### Directive:
Return only the lines running from the line with "beads on the plug" down to the line with "obj.parent = None", both included, exactly as they appear.
# # # # #
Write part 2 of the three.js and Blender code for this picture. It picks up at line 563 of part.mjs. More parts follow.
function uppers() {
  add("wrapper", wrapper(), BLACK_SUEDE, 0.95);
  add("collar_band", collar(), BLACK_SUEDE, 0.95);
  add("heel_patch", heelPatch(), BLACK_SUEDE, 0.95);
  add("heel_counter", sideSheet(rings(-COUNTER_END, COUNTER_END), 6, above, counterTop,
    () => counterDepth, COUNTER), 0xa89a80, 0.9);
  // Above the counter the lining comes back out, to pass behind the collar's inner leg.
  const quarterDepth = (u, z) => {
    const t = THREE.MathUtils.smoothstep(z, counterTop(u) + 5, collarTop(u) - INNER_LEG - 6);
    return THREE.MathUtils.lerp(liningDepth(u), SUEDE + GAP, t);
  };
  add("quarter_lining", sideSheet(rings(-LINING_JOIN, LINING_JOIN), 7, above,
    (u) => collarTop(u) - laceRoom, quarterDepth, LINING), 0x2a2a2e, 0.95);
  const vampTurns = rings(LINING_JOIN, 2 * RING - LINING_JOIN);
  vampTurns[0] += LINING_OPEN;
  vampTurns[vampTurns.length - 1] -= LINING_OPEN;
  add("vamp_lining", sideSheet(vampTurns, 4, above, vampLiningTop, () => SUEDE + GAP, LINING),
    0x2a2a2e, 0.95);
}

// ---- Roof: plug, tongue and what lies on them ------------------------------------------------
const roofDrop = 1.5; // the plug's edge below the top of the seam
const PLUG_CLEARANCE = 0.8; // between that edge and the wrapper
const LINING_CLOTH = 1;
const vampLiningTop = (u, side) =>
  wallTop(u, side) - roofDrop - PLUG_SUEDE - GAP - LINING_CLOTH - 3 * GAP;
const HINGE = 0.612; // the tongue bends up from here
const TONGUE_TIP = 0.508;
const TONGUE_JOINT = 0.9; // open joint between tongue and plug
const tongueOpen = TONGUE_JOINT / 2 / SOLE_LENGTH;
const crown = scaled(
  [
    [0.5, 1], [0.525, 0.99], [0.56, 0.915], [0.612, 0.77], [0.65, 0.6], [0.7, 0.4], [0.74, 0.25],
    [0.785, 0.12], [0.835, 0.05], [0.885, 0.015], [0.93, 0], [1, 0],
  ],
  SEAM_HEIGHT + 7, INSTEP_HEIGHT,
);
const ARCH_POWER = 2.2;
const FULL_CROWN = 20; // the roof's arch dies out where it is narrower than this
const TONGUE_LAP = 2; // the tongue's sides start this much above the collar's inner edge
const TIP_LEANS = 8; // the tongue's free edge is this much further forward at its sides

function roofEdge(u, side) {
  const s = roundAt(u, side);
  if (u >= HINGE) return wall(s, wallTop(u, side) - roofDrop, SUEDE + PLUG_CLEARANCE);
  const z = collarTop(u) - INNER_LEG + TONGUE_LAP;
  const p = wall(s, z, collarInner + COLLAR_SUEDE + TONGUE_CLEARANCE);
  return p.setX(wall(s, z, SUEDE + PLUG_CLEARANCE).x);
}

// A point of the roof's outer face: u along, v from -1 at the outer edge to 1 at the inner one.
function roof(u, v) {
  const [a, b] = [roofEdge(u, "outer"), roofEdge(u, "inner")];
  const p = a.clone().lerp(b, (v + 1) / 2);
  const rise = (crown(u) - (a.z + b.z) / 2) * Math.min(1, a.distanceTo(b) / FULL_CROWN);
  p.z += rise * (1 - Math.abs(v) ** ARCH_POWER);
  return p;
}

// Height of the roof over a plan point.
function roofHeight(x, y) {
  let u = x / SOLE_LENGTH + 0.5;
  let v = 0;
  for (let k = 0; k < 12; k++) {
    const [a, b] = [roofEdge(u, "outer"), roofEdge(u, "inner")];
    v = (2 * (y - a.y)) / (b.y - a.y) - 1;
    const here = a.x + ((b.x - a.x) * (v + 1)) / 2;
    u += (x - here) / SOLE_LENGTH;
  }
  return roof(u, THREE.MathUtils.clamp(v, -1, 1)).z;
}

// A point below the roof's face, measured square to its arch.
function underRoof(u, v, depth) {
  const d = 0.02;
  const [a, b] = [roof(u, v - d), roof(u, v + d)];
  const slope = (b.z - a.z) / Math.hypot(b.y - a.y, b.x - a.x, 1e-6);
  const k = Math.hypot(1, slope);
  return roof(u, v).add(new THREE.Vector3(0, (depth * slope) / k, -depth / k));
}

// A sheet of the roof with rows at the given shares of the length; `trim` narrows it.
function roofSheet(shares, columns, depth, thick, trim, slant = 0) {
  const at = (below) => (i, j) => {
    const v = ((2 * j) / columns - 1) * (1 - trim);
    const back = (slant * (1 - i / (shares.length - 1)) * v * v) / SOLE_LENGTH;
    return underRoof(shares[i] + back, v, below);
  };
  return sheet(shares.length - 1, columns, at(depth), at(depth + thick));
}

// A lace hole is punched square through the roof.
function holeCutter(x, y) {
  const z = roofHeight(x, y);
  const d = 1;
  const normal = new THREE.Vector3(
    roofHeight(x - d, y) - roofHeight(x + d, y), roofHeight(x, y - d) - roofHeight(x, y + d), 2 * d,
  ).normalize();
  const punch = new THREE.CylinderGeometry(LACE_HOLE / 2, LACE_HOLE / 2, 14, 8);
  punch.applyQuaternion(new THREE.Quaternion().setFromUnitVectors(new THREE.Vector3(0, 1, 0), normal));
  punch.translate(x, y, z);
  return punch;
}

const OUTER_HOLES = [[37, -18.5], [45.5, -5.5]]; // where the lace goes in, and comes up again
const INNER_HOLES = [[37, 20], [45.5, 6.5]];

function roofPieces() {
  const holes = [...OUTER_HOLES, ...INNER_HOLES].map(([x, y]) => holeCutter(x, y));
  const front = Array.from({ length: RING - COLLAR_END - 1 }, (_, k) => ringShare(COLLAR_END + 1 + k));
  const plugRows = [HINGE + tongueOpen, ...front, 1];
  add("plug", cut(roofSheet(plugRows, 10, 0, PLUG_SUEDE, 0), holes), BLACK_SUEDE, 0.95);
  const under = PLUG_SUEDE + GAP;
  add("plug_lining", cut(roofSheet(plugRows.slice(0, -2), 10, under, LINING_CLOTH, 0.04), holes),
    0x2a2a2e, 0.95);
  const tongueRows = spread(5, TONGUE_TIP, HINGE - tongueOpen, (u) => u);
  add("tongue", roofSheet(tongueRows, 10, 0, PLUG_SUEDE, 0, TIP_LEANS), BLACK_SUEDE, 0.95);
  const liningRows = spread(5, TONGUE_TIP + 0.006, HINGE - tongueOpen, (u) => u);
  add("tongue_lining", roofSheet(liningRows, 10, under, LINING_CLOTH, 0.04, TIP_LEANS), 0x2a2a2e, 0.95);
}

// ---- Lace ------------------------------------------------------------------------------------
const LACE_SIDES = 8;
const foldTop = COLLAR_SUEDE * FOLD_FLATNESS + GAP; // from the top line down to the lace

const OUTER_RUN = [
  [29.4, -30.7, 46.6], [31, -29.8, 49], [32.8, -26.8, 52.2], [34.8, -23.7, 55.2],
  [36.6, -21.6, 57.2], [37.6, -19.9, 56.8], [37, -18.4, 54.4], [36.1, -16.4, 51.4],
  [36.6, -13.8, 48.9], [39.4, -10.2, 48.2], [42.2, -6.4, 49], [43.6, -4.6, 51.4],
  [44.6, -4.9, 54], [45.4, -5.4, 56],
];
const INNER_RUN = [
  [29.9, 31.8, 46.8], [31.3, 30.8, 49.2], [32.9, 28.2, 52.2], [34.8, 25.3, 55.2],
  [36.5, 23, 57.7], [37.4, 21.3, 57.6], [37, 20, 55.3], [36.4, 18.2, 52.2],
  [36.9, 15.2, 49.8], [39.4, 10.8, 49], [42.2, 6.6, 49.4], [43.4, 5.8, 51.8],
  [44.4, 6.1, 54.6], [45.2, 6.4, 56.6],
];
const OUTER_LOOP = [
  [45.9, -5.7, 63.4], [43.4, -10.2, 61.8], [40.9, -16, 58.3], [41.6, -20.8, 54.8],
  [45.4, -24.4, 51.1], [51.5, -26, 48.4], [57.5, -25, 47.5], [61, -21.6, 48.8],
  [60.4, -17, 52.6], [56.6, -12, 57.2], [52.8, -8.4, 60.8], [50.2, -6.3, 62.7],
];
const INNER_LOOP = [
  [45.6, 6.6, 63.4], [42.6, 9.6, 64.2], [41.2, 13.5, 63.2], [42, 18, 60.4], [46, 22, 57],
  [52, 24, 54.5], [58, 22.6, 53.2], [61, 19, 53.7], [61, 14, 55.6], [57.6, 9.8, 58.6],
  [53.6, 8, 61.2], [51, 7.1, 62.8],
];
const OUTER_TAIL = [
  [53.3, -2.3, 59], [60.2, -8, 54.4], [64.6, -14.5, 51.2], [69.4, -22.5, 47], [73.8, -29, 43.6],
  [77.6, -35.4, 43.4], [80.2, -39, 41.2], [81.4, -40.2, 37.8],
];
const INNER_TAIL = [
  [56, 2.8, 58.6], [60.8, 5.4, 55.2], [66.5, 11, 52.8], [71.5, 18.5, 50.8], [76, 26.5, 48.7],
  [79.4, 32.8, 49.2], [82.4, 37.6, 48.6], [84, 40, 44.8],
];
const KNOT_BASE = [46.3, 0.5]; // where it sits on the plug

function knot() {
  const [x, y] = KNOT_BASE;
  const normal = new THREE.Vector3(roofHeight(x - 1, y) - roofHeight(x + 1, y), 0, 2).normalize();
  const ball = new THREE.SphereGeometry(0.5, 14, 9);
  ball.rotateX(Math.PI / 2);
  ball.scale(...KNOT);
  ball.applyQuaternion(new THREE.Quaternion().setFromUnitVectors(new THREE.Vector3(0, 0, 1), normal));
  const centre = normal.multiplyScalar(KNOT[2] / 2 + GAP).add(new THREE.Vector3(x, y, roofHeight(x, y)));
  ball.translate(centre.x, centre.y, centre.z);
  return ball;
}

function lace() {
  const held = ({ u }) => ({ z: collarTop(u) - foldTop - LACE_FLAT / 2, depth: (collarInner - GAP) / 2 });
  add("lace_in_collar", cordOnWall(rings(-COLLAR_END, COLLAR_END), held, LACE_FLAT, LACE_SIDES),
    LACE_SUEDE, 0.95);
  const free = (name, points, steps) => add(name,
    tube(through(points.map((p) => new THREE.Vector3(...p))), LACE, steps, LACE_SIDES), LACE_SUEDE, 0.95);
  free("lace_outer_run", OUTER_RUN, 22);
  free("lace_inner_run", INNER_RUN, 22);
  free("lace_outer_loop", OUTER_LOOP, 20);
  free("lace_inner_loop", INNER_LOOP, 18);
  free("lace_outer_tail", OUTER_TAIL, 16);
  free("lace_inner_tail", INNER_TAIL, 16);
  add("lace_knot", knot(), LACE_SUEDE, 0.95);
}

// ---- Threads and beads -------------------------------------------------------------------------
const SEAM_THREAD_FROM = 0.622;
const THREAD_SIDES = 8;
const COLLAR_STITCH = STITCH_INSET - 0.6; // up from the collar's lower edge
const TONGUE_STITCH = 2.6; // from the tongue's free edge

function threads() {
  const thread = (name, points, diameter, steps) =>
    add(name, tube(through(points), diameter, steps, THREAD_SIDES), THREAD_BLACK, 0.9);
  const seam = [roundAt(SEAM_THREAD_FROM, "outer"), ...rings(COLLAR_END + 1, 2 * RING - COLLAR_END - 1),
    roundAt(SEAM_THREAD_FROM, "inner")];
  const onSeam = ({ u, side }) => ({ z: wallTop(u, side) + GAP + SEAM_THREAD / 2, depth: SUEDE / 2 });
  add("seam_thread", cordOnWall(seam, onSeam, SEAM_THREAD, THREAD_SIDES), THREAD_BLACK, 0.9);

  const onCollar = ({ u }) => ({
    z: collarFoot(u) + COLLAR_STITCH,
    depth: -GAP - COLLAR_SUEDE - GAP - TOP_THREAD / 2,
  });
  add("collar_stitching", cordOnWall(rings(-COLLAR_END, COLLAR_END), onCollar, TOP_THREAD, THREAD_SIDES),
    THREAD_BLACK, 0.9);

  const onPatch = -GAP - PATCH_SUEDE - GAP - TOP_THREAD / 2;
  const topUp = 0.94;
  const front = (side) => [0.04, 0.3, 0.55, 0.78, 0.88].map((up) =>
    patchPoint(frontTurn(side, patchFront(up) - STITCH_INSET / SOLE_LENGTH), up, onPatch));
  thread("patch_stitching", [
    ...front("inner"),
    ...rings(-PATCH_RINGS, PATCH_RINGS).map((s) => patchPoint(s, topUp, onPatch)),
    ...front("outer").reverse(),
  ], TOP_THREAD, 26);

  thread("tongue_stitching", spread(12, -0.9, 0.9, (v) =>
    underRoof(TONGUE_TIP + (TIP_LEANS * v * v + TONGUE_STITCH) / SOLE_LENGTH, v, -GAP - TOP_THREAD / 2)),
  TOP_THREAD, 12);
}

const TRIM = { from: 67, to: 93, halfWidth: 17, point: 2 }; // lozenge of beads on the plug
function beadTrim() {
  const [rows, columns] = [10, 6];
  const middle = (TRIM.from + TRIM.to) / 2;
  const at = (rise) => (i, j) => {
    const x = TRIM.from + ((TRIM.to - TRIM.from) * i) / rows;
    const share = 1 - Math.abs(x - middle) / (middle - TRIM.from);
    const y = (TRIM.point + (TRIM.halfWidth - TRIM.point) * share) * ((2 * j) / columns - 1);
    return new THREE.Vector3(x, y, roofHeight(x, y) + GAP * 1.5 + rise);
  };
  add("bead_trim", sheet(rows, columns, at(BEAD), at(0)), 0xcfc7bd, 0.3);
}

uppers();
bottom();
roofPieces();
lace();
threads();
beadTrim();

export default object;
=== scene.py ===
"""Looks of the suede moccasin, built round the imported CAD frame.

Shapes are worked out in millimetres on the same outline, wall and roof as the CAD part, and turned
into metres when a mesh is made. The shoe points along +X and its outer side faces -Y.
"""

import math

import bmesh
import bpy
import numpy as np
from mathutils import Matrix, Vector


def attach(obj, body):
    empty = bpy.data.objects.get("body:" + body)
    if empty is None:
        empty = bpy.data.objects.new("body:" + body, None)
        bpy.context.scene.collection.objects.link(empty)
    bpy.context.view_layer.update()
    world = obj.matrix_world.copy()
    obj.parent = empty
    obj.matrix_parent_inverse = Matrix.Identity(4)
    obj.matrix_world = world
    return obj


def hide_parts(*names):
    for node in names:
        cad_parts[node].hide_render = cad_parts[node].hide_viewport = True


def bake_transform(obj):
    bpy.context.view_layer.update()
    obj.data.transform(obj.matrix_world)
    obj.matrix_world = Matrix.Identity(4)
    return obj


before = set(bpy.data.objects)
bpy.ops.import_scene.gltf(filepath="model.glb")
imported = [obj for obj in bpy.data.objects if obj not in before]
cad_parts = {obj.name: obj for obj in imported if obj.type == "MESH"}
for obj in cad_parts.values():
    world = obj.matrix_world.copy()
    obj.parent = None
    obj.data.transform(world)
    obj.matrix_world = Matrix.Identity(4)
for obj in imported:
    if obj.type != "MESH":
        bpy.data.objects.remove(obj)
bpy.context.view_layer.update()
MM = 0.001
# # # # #
### Solution for this problem:
const TRIM = { from: 67, to: 93, halfWidth: 17, point: 2 }; // lozenge of beads on the plug
function beadTrim() {
  const [rows, columns] = [10, 6];
  const middle = (TRIM.from + TRIM.to) / 2;
  const at = (rise) => (i, j) => {
    const x = TRIM.from + ((TRIM.to - TRIM.from) * i) / rows;
    const share = 1 - Math.abs(x - middle) / (middle - TRIM.from);
    const y = (TRIM.point + (TRIM.halfWidth - TRIM.point) * share) * ((2 * j) / columns - 1);
    return new THREE.Vector3(x, y, roofHeight(x, y) + GAP * 1.5 + rise);
  };
  add("bead_trim", sheet(rows, columns, at(BEAD), at(0)), 0xcfc7bd, 0.3);
}

uppers();
bottom();
roofPieces();
lace();
threads();
beadTrim();

export default object;
=== scene.py ===
"""Looks of the suede moccasin, built round the imported CAD frame.

Shapes are worked out in millimetres on the same outline, wall and roof as the CAD part, and turned
into metres when a mesh is made. The shoe points along +X and its outer side faces -Y.
"""

import math

import bmesh
import bpy
import numpy as np
from mathutils import Matrix, Vector


def attach(obj, body):
    empty = bpy.data.objects.get("body:" + body)
    if empty is None:
        empty = bpy.data.objects.new("body:" + body, None)
        bpy.context.scene.collection.objects.link(empty)
    bpy.context.view_layer.update()
    world = obj.matrix_world.copy()
    obj.parent = empty
    obj.matrix_parent_inverse = Matrix.Identity(4)
    obj.matrix_world = world
    return obj


def hide_parts(*names):
    for node in names:
        cad_parts[node].hide_render = cad_parts[node].hide_viewport = True


def bake_transform(obj):
    bpy.context.view_layer.update()
    obj.data.transform(obj.matrix_world)
    obj.matrix_world = Matrix.Identity(4)
    return obj


before = set(bpy.data.objects)
bpy.ops.import_scene.gltf(filepath="model.glb")
imported = [obj for obj in bpy.data.objects if obj not in before]
cad_parts = {obj.name: obj for obj in imported if obj.type == "MESH"}
for obj in cad_parts.values():
    world = obj.matrix_world.copy()
    obj.parent = None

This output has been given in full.